The tone in Do Revenge shifts depending on who is punished. “Being framed for having cocaine and having your life destroyed is definitely horrible,” Robinson admits. “But the thing about this movie that is so fun is that it doesn’t live in reality, so you get to play by different rules.” Robinson describes Erica’s storyline as “heightened camp fun,” adding that she tried to create a “sliding scale” of real stakes when it comes to the consequences of the revenge plots. But even as the film benefits from the intoxicating delight of vengeance, it subverts the genre in its final act. Do Revenge ends with Drea and Eleanor planning one final attack on the popular elite, including Max, who, thanks to his white-male privilege, has managed to dodge all consequences.

In the end, they don’t even have to execute their plan to get revenge on Max. He sinks himself by admitting to his role in leaking the tape and ruining Drea’s life on a live video feed. His acceptance into Yale is revoked, and all of his friends abandon him, so he does pay for what he did, but it’s not extreme. (No unwarranted trips to rehab for him!) “It was a conscious choice to not go past the public humiliation, which mirrors what he did to Drea,” Robinson says, making clear that any “bigger consequences” wouldn’t serve the story she wanted to tell.

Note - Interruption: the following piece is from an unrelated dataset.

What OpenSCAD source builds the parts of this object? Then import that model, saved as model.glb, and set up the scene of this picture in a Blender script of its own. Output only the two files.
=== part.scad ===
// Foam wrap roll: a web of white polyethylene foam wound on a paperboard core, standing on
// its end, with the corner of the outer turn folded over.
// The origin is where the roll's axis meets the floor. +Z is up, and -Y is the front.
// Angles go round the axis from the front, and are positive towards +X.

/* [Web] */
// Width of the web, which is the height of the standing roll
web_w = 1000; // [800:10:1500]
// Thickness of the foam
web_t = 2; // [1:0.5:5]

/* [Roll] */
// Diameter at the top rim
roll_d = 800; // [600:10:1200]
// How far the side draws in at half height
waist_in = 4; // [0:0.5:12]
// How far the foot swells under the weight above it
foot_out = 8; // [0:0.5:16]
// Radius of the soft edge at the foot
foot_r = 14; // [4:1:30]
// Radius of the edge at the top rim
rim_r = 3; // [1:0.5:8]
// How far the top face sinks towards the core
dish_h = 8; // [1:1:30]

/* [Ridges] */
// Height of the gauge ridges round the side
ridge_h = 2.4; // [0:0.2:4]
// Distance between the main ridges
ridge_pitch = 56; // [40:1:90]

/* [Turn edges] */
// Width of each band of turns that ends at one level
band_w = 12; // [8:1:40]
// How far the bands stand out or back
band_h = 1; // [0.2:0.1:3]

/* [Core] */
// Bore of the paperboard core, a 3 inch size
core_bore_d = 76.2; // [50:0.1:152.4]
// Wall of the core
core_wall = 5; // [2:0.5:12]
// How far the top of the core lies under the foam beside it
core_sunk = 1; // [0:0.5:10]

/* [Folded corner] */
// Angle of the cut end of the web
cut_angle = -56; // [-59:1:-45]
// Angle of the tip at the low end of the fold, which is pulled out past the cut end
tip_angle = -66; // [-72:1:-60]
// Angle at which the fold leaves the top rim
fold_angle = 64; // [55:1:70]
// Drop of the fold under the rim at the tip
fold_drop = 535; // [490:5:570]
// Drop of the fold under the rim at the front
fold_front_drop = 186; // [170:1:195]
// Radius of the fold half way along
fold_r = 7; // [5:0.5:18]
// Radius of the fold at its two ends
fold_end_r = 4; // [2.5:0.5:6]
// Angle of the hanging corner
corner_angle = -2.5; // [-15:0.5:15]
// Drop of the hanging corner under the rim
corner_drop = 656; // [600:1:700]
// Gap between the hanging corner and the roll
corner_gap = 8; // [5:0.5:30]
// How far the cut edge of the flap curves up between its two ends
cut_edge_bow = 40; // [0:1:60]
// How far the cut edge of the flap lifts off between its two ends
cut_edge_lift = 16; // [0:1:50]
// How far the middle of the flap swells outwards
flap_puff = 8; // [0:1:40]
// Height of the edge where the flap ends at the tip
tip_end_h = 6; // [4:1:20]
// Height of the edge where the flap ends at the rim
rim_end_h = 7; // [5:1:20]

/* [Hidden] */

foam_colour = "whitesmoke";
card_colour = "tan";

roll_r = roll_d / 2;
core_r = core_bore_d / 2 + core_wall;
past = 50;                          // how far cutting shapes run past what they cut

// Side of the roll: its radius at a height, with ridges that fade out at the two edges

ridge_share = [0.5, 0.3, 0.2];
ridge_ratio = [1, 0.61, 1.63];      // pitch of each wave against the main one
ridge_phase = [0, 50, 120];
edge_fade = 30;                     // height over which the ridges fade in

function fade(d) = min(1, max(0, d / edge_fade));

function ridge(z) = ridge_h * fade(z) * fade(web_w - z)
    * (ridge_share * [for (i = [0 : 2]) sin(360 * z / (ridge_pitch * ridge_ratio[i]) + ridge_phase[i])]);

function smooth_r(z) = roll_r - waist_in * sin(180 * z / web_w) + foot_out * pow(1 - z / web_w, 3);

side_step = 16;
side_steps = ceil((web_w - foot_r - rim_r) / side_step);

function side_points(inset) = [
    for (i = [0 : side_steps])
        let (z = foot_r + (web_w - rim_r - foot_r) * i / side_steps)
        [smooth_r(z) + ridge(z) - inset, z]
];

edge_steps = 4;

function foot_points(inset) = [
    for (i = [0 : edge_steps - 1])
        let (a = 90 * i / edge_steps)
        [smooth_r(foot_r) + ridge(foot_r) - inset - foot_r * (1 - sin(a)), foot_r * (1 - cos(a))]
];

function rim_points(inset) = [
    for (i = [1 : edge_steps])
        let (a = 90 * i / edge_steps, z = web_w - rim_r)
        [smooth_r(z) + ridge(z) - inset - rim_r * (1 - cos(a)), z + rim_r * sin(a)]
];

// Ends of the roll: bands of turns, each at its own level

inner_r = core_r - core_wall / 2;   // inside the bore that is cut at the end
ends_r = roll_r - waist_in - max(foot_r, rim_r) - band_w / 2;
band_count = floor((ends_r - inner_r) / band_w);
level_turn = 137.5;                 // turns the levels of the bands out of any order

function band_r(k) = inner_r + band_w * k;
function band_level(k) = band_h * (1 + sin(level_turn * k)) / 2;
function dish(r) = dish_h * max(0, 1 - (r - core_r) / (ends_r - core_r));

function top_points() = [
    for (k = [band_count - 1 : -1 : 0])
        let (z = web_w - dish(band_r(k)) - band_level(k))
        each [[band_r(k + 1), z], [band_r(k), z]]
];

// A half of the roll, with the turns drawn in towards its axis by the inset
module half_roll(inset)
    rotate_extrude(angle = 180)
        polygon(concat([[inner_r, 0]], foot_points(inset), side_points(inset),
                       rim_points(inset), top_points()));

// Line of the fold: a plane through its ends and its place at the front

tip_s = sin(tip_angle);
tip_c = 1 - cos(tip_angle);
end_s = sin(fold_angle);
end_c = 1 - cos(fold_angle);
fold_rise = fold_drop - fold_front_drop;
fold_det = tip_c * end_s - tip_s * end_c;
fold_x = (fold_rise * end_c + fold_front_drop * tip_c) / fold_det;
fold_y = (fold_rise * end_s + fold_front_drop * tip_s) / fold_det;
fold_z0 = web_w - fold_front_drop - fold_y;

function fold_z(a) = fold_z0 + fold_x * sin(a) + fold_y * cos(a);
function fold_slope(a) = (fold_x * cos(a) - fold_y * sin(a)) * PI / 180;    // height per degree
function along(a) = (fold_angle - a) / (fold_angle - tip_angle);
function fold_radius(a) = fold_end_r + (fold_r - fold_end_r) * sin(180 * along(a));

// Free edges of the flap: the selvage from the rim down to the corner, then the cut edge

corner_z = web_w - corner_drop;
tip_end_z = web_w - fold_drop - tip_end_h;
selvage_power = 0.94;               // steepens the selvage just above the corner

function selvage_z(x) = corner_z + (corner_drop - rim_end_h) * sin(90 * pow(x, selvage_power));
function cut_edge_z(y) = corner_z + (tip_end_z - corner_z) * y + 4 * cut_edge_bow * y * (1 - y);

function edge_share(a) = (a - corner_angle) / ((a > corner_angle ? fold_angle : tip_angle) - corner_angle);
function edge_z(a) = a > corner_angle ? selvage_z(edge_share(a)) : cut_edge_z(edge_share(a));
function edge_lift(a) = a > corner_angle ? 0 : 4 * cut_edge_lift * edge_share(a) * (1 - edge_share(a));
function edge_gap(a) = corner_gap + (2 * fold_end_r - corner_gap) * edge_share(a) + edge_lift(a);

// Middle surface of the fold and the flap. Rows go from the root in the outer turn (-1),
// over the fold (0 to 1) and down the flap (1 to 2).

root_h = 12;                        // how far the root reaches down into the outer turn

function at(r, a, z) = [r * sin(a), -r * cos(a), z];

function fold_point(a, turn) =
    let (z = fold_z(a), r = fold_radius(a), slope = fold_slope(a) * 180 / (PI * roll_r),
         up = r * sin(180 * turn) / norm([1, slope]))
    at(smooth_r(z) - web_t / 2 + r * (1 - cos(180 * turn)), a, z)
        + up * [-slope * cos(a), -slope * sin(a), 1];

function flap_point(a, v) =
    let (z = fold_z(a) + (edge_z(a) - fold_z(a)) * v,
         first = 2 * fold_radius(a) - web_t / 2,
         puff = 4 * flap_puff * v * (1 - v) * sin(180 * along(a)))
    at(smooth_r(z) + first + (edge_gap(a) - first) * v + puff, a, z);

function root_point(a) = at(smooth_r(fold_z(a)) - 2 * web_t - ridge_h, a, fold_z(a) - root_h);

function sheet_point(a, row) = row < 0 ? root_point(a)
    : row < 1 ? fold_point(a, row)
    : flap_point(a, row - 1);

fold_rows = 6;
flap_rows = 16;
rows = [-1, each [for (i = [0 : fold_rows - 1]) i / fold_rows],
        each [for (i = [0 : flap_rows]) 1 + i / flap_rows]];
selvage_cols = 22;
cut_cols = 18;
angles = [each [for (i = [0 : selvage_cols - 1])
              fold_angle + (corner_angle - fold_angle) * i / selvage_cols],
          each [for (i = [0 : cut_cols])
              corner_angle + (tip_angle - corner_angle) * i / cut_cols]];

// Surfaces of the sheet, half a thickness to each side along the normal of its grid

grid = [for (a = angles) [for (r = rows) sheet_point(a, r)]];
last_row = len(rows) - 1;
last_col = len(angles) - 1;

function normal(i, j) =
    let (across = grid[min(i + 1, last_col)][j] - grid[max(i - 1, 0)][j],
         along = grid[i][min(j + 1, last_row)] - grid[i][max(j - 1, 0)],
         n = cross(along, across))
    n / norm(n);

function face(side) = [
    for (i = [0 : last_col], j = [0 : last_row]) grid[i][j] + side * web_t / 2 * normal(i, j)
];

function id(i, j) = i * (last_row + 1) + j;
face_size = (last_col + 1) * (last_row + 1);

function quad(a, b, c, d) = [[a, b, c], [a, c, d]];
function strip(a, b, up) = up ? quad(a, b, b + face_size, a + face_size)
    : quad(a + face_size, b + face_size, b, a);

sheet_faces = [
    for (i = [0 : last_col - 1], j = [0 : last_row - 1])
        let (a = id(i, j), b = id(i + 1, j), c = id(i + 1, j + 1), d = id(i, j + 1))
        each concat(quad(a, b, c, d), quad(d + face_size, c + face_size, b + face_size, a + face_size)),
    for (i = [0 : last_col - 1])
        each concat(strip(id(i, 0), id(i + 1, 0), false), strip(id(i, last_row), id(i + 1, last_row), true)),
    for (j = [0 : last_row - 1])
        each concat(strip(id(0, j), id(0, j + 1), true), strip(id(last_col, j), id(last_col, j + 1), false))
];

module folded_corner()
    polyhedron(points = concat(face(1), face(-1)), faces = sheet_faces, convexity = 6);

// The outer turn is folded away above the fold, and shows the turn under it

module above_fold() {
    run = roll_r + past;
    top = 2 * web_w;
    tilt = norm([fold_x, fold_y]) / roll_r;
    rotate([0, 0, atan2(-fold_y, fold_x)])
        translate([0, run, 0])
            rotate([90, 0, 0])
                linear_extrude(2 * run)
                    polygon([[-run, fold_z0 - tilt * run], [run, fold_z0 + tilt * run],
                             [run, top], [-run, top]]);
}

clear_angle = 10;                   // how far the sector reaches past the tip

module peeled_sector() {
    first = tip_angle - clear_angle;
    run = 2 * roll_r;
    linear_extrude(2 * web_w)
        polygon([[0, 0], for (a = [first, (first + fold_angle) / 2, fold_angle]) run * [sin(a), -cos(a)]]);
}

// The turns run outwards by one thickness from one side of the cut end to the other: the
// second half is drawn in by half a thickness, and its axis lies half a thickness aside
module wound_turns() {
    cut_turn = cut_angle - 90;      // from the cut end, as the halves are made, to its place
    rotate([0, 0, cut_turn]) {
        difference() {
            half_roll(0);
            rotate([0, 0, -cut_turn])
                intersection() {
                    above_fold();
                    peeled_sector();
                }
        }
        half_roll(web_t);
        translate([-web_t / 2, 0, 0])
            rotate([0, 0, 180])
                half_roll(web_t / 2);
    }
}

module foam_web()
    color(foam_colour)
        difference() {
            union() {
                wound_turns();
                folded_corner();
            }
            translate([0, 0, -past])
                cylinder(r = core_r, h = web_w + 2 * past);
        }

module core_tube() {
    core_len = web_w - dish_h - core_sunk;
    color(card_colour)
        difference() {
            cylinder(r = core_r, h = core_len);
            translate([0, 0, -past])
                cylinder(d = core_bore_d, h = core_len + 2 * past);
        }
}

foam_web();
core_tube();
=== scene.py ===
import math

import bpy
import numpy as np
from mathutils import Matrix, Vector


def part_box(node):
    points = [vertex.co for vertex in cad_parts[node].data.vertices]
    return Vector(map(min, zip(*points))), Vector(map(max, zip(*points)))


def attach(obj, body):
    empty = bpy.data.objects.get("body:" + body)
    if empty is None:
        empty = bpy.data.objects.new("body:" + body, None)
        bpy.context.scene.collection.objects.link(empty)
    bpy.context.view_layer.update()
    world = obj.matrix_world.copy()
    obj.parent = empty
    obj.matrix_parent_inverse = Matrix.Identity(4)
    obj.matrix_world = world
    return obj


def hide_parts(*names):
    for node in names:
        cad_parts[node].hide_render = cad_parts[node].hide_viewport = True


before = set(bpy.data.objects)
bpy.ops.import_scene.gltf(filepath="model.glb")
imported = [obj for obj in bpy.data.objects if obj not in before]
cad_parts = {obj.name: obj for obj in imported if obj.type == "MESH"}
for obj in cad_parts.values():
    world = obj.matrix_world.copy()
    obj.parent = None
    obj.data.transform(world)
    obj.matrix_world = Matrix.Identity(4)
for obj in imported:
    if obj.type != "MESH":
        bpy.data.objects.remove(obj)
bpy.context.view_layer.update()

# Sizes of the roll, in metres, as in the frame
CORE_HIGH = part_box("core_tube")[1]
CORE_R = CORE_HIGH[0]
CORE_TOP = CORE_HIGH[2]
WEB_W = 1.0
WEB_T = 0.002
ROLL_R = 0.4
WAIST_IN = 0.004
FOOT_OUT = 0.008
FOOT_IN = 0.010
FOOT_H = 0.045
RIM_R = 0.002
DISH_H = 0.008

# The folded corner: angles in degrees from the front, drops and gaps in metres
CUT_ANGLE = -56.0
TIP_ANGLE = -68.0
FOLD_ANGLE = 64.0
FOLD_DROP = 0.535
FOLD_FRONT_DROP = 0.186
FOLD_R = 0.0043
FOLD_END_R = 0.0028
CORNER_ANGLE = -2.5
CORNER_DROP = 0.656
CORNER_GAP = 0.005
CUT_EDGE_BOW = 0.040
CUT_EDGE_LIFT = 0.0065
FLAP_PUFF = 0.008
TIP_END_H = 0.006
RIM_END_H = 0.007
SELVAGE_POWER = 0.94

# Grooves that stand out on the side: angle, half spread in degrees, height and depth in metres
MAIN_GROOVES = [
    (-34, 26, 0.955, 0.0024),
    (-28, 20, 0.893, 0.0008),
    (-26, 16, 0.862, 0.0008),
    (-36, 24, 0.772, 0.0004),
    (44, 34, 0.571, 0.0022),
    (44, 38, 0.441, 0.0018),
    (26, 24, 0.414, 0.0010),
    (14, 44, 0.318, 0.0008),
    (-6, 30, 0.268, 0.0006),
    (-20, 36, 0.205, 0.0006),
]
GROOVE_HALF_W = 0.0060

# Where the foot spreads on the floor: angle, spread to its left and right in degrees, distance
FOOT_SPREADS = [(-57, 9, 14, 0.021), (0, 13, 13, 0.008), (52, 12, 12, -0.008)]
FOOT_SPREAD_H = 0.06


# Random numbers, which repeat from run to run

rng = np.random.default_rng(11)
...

Yes, it is a revenge film, but it’s also an indictment of the very concept. “Everyone in this movie is the hero and everyone is the villain,” Robinson explains. Do Revenge asks the audience to face their complicity in wanting characters to get revenge, and question their complacency in accepting who is deserving of harm just because the protagonist says so — a paradox that resets the genre for the next generation.